Hebert calls the aesthetic “swamp chic.”
“Acadiana is lucky to have a quality hatmaker here, because it’s still rare,” says the well-traveled Ludeau, who has had five custom headpieces made by Hebert. “These hats are such an extension of your personality. They’re all like different characters sitting in your wardrobe.”
As highly-personalized works, Hebert’s creations are taken as keepsakes from a proud, communal culture, and thoughtful memories of an individual’s journey; future heirlooms, alive now with the indelible experiences, the resilient verve and the cherished loves held close by each wearer.
Just as fine artists channel their feelings and inspirations into colors on canvases, words on pages or images on screens, Hebert sees hatmaking as an expression of something more esoteric, and in some ways, more real, than the raw materials. His inherent drive to promote the language, music, spirituality and culinary character of Cajun life has never wavered, and at 33, he’s positioned to pass that passion to a new generation.
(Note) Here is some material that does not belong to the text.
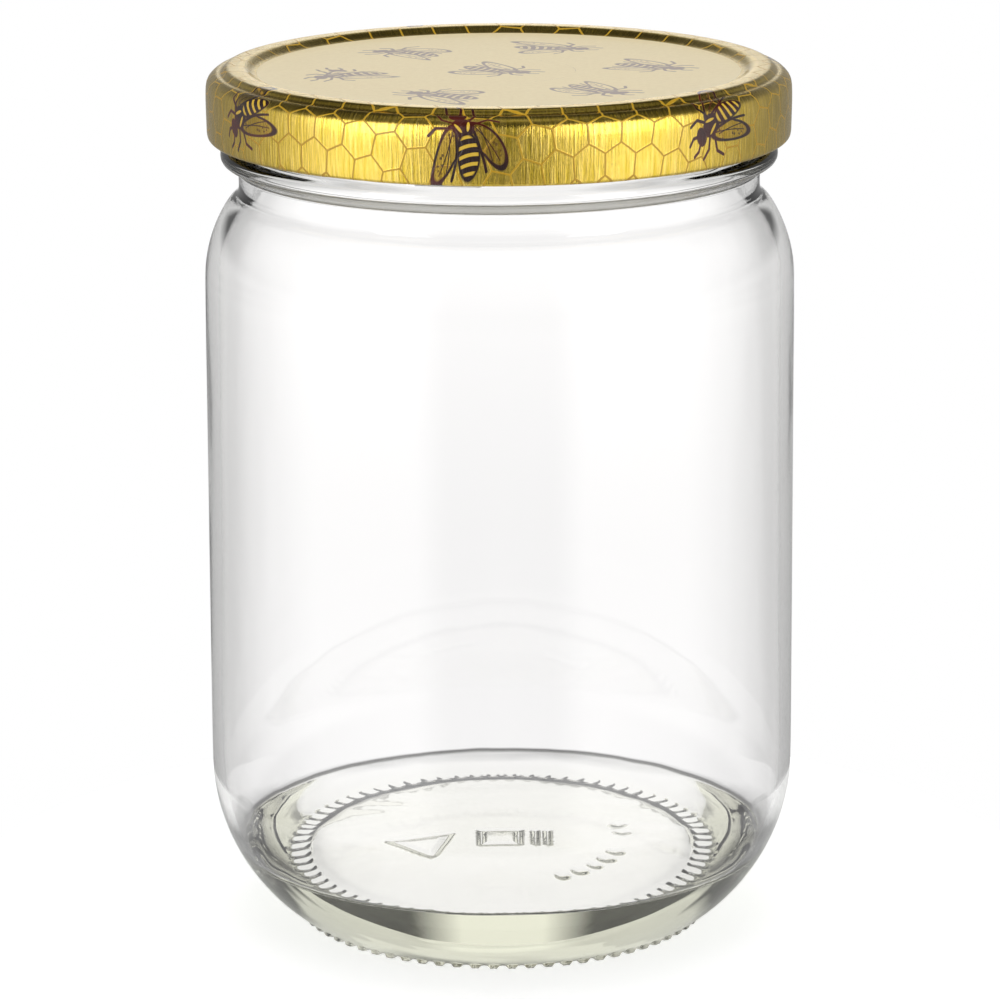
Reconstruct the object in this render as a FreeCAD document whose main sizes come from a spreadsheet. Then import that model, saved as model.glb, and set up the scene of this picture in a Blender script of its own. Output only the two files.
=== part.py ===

“The palette is the hat, and that’s the vehicle for it all, but that’s not what it’s about at the root,” Hebert says. “This is a preservation effort.”
Q&A
If you could design a hat specifically for anyone, who would it be and why? My brother who passed away before I started doing this. And lots of historical figures: Jean Lafitte, Napoleon Bonaparte, Louis XIV, Francis of Assisi, Mark Twain, Ernest Hemingway.
Is it true that some people just aren’t “hat people”? Entirely false. Not only can anyone look good in a hat, but everyone can pull off a variety of hats.You’ve just got to take into consideration the shape, size, proportions, color and style of the hat, and the shape and size of your face and head, the proportions and structure of your body, the tones of your hair, eyes and skin and your personal style.
Personally, what’s your favorite hat and why? My favorite hats are ones that have the same color ribbon on it as the felt. I love the profound and timeless elegance found in a simple, monotone hat.